Keoni Wagner, vice president of public affairs for Hawaiian Airlines, warned that losing GET exemptions — including for leasing aircraft and for aircraft service and maintenance — could force the local airline to reduce service, pull back on growth plans, lay off workers, or increase fares.

Kathleen Funk-Linton, a Realtor who also works as a partner in her husband’s commercial glass construction company, would likely feel the brunt of both tax options.

“I urge you and beg you, please don’t do this, because it is very important and we are on the edge as an industry,” she told senators.

But several labor and social service interests described senators as courageous for debating the tax options in a political climate in which anti-tax sentiment runs deep.

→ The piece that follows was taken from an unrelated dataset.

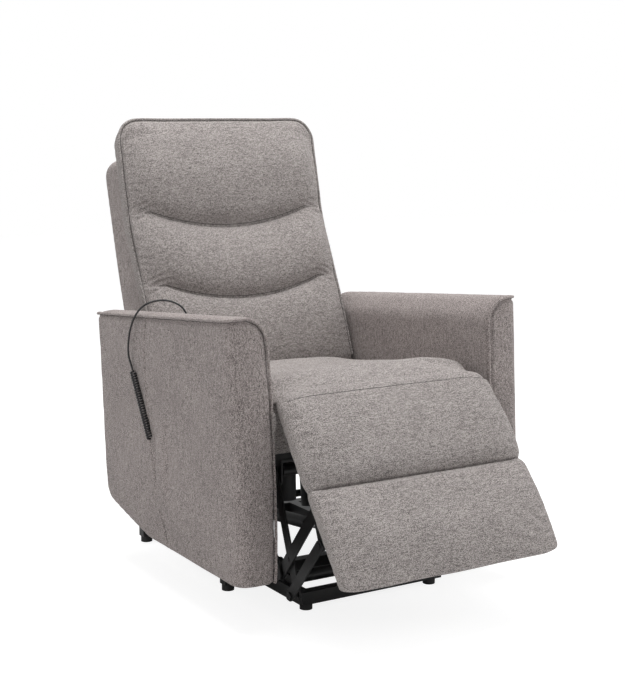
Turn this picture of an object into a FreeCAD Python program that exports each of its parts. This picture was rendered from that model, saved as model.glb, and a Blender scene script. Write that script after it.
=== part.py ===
import FreeCAD, Part
import Sketcher
import math
import os
import re

# Lift recliner chair. The chair faces -Y, +Z is up, and the origin lies on the floor
# below the middle of the seat. Left and right are the sitter's: left is +X.

Vector = FreeCAD.Vector
doc = FreeCAD.newDocument("lift_recliner")
sheet = doc.addObject("Spreadsheet::Sheet", "sizes")
pieces = []
rows = [0]

# Upholstered arms
arm_gap = 16
arm_wide = 88
arm_front_low = -319
arm_front_high = -285
arm_underside = 97
arm_front_top = 646
arm_rear_high = 378
arm_rear_top = 584
arm_rear_low = 346
arm_rear_foot = 146
arm_kick = 112
arm_inner_round = 52
arm_outer_round = 35
arm_heel_round = 34
arm_kick_round = 120
arm_corner_round = 10
welt_radius = 4
welt_corner = 35

# Seat cushion
seat_half = 266
seat_front = -299.5
seat_rear = 232
seat_bottom = 348.3
seat_rear_top = 441
seat_front_top = 502
seat_crown = 34
seat_nose_drop = 26
seat_lip_low = 475
seat_shelf = 18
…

“No one wakes up and says, ‘I want a GET tax increase,’” said Alan Johnson, the chairman of the Hawaii Substance Abuse Coalition.

He said cuts to social service programs, such as drug treatment, can end up costing government more in the long run in higher health care and criminal justice costs.

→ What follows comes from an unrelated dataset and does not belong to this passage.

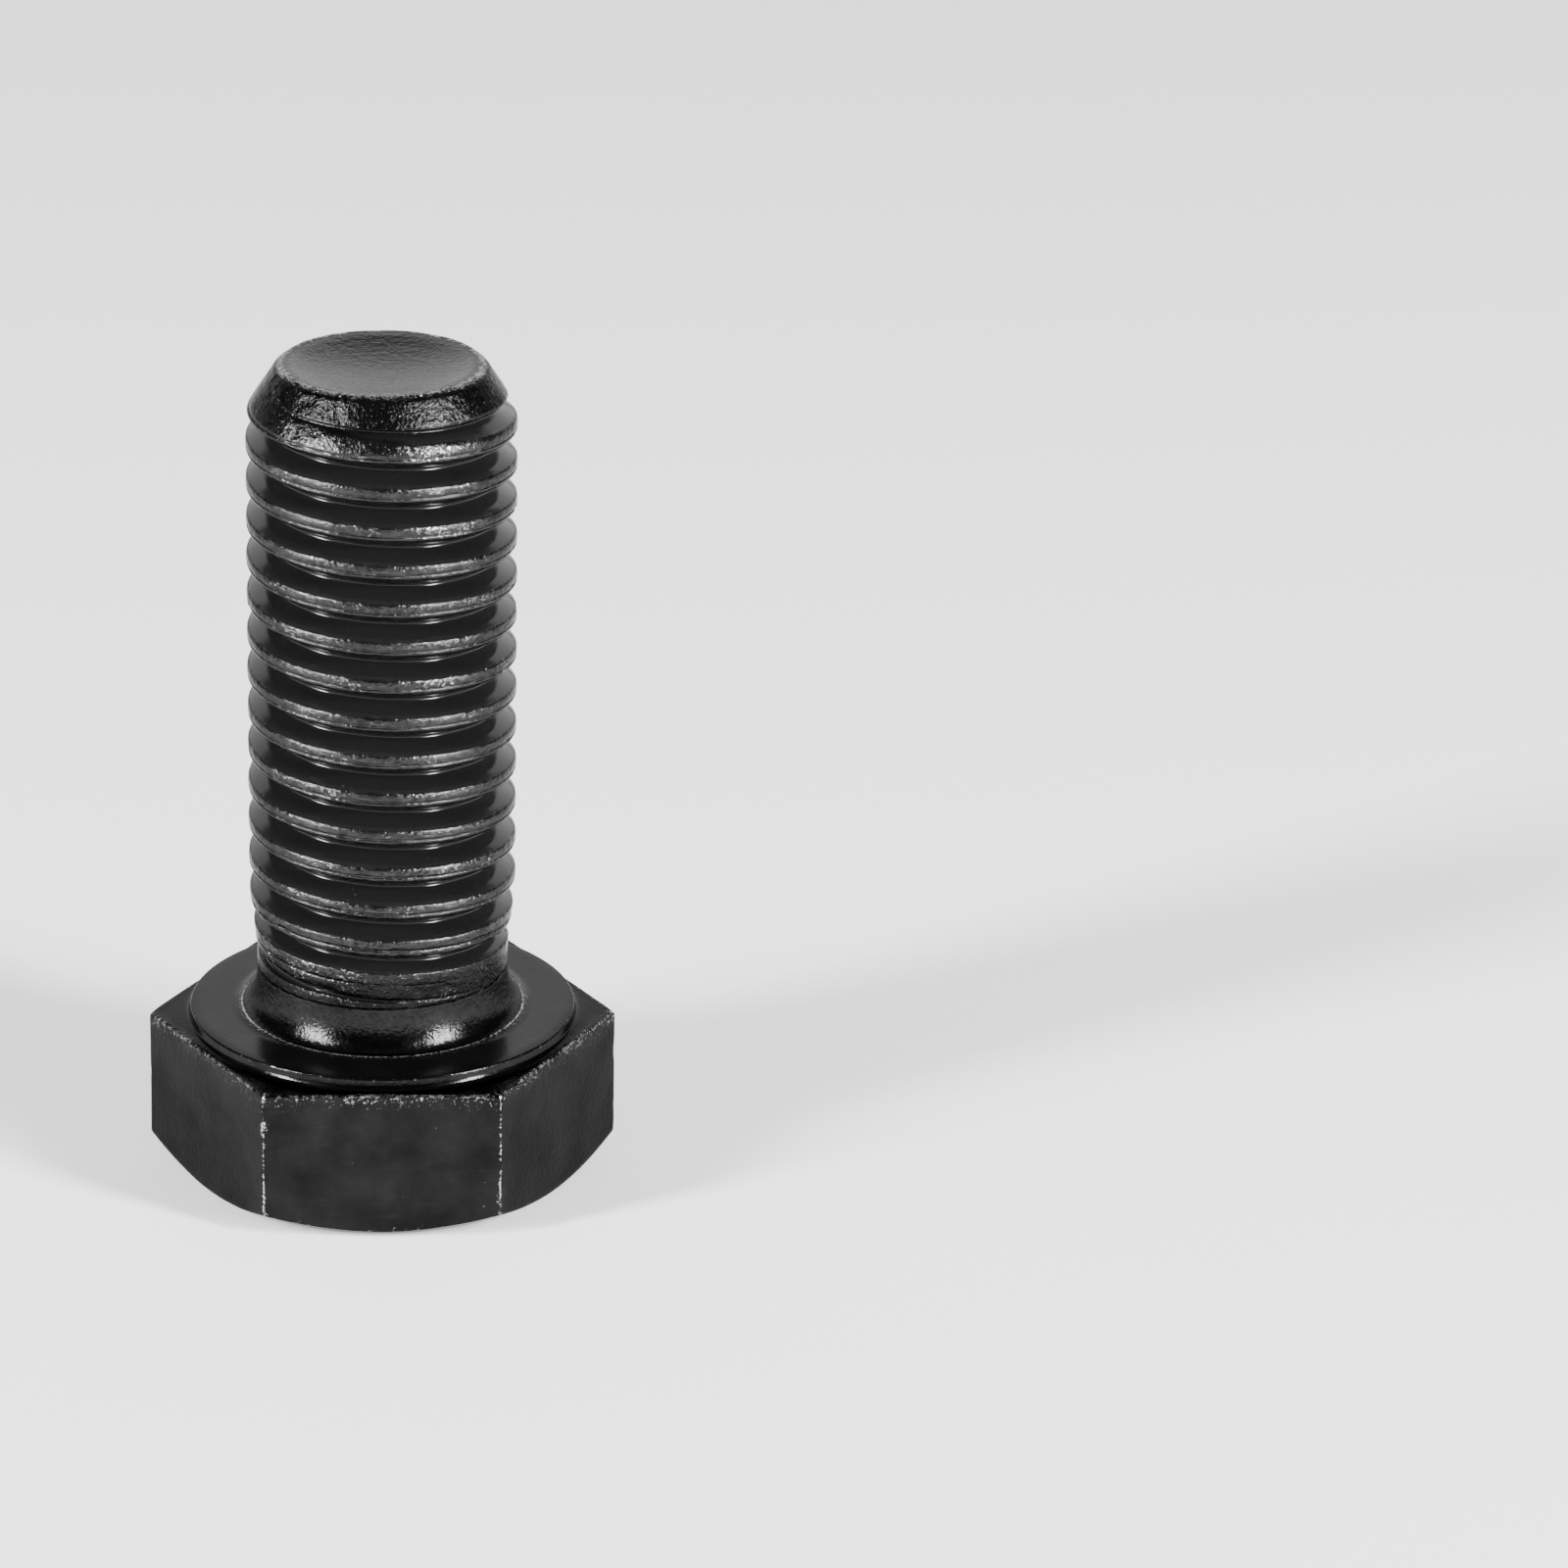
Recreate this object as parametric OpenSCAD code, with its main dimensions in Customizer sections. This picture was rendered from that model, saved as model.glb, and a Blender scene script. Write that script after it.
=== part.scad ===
// Hexagon head bolt, metric coarse left-hand thread, threaded up to the neck.
// One cold-forged blank with a rolled thread: a single solid.
// The centre of the bearing face is the origin, and +Z runs along the shank to its tip.
// One flat of the head faces -Y.

/* [Head] */
// Width of the head across its flats
across_flats = 18; // [16:0.1:24]
// Height of the head from the bearing face to its top
head_h = 7.5; // [5.5:0.1:12]
// Angle of the chamfer around the top of the head
head_chamfer_angle = 30; // [15:1:40]
// How much smaller the flat circle inside the chamfer is than the width across flats
head_top_inset = 1.2; // [0.4:0.1:3]
// Diameter of the shallow hollow in the top of the head
head_hollow_d = 9; // [4:0.1:12]
// Depth of that hollow
head_hollow_depth = 0.2; // [0.05:0.01:0.6]

/* [Washer face] */
// How much smaller the washer face is than the width across flats
washer_face_inset = 0.9; // [0.5:0.1:2]
// Height of the washer face below the hexagon
washer_face_h = 0.55; // [0.2:0.01:0.9]
// How far the washer face widens towards the hexagon, on its radius
washer_face_draft = 0.2; // [0:0.01:0.24]
// Width of the fillet between the washer face and the shank, on its radius
fillet_w = 0.7; // [0.3:0.01:1]
// Height of that fillet, which stands taller than it is wide
fillet_h = 1.8; // [0.5:0.05:2]

/* [Shank] */
// Length from the bearing face to the tip
shank_len = 30; // [16:0.5:60]
// How much thinner the plain neck is than the nominal thread: the size of the rolled blank
neck_undersize = 0.9; // [0.4:0.05:1.2]
// Distance from the bearing face to where the thread has run out
neck_len = 2.4; // [2.2:0.1:5]
// Length over which the thread fades into the neck
runout_len = 4.1; // [1:0.1:6]
// How much smaller the rim around the end is than the nominal thread
tip_rim_inset = 3; // [2.8:0.1:4.5]
// Length of the conical lead-in at the tip
tip_lead_len = 2.2; // [1.4:0.1:4]
// Radius that softens the corner between the lead-in and the rim
tip_edge_r = 0.2; // [0.05:0.01:0.25]
// Width of the rim around the dished end
tip_rim_w = 0.4; // [0.3:0.01:1]
// Depth of the dish in the end of the shank
tip_dish_depth = 0.6; // [0.1:0.01:1]

/* [Thread] */
// Nominal thread diameter
thread_d = 12; // [9:0.1:14.4]
// Axial distance from one turn to the next
thread_pitch = 1.75; // [1.4:0.05:2.1]
// Which way the thread winds
thread_hand = "left"; // [left, right]
// How far the crests stand below the nominal diameter, so that a nut runs on
thread_clearance = 0.15; // [0.04:0.01:0.3]
// Angle between the two flanks
flank_angle = 60; // [58:1:62]
// Width of the crest along the axis
crest_w = 0.28; // [0.22:0.01:0.3]
// How far before the end of the neck the ridge starts, hidden inside it
ridge_lead = 1.35; // [0.9:0.025:1.4]

/* [Hidden] */

// Exact curves need any value above 12; six sides make the hexagon
round_fn = 96;
steps_per_turn = 48;
arc_steps = 8;

crest_r = (thread_d - thread_clearance) / 2;
neck_r = (thread_d - neck_undersize) / 2;
tip_rim_r = (thread_d - tip_rim_inset) / 2;
washer_face_r = (across_flats - washer_face_inset) / 2;
head_top_r = (across_flats - head_top_inset) / 2;
corner_r = across_flats / 2 / cos(30);

// Thread section: the flanks meet the root at the depth the flank angle gives
flank_tan = tan(flank_angle / 2);
root_w = crest_w;
root_r = crest_r - (thread_pitch - crest_w - root_w) / 2 / flank_tan;
ridge_over = crest_w / 4;
ridge_under = root_w / 3;
ridge_start = neck_len - ridge_lead;
ridge_end = shank_len + thread_pitch;
ridge_turns = (ridge_end - ridge_start) / thread_pitch;
ridge_steps = ceil(ridge_turns * steps_per_turn);

runout_end = neck_len + runout_len;
lead_start = shank_len - tip_lead_len;

// Cone of the lead-in and the small round that joins it to the rim
function lead_in() = let (
    slope = atan((crest_r - tip_rim_r) / tip_lead_len),
    centre_r = tip_rim_r - tip_edge_r * tan((90 - slope) / 2)
) [
    [crest_r, lead_start],
    for (i = [0 : arc_steps])
        let (a = slope + (90 - slope) * i / arc_steps)
        [centre_r + tip_edge_r * cos(a), shank_len - tip_edge_r * (1 - sin(a))]
];

// Concave quarter ellipse of the fillet, from the shank down to the washer face
function fillet_arc() = [
    for (i = [0 : arc_steps])
        let (a = 90 * i / arc_steps)
        [neck_r + fillet_w * (1 - cos(a)), fillet_h * (1 - sin(a))]
];

// Dish in the end, a shallow bowl inside the rim
function dish_arc() = let (dish_r = tip_rim_r - tip_rim_w) [
    for (i = [0 : arc_steps])
        let (out = 1 - i / arc_steps)
        [dish_r * out, shank_len - tip_dish_depth * (1 - out * out)]
];

// Corners of the thread section at one step of the helix
function ridge_corner(step, r, dz) =
    let (a = 360 * step / steps_per_turn)
    [r * cos(a), r * sin(a), ridge_start + thread_pitch * step / steps_per_turn + dz];

// The thread's ridge as a right-hand helix, a little taller than its crest and sunk in the core
module ridge() {
    r_in = root_r - ridge_under;
    r_out = crest_r + ridge_over;
    half_in = crest_w / 2 + (crest_r - r_in) * flank_tan;
    half_out = crest_w / 2 - ridge_over * flank_tan;
    points = [
        for (i = [0 : ridge_steps])
            each [
                ridge_corner(i, r_in, -half_in),
                ridge_corner(i, r_out, -half_out),
                ridge_corner(i, r_out, half_out),
                ridge_corner(i, r_in, half_in)
            ]
    ];
    sides = [
        for (i = [0 : ridge_steps - 1], j = [0 : 3])
            let (
                a = 4 * i + j,
                b = 4 * i + (j + 1) % 4,
                c = a + 4,
                d = b + 4
            )
            each [[a, b, d], [a, d, c]]
    ];
    last = 4 * ridge_steps;
    ends = [[3, 2, 1, 0], [last, last + 1, last + 2, last + 3]];
    polyhedron(points = points, faces = concat(sides, ends), convexity = 10);
}

// Core at the bottom of the thread, rising to the neck where the thread runs out
module core() {
    rotate_extrude($fn = round_fn)
        polygon([
            [0, 0],
            [neck_r, 0],
            [neck_r, neck_len],
            [root_r, runout_end],
            [root_r, shank_len],
            [0, shank_len]
        ]);
}

// Outside shape of the shank: neck, run-out, crest cylinder, rounded lead-in and dished end
module shank_envelope() {
    rotate_extrude($fn = round_fn)
        polygon(concat(
            [[0, 0], [neck_r, 0], [neck_r, neck_len], [crest_r, runout_end]],
            lead_in(),
            dish_arc()
        ));
}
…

The Democratic Party of Hawaii testified in support of a general excise tax increase because it will raise needed revenues for the budget while also providing net tax savings for many middle- and lower-income taxpayers through the tax credits.

The Hawaii Republican Party opposes new tax increases to balance the budget.

Nora Nomura, deputy director of the Hawaii Government Employees Association, the state’s largest public-sector labor union, said new tax revenue is necessary so the state can address unmet needs in social services and close the budget shortfall.

The Rev. Bob Nakata, a former state senator, said lawmakers have already made significant cuts to state programs during the recession. Nakata and others questioned whether critical programs in education, health, social services and housing could sustain further spending reductions.

“In many areas the state is running on a skeleton crew,” Nakata said. “Sure, nobody wants to pay increased taxes, but how do we take care of the needs of people?”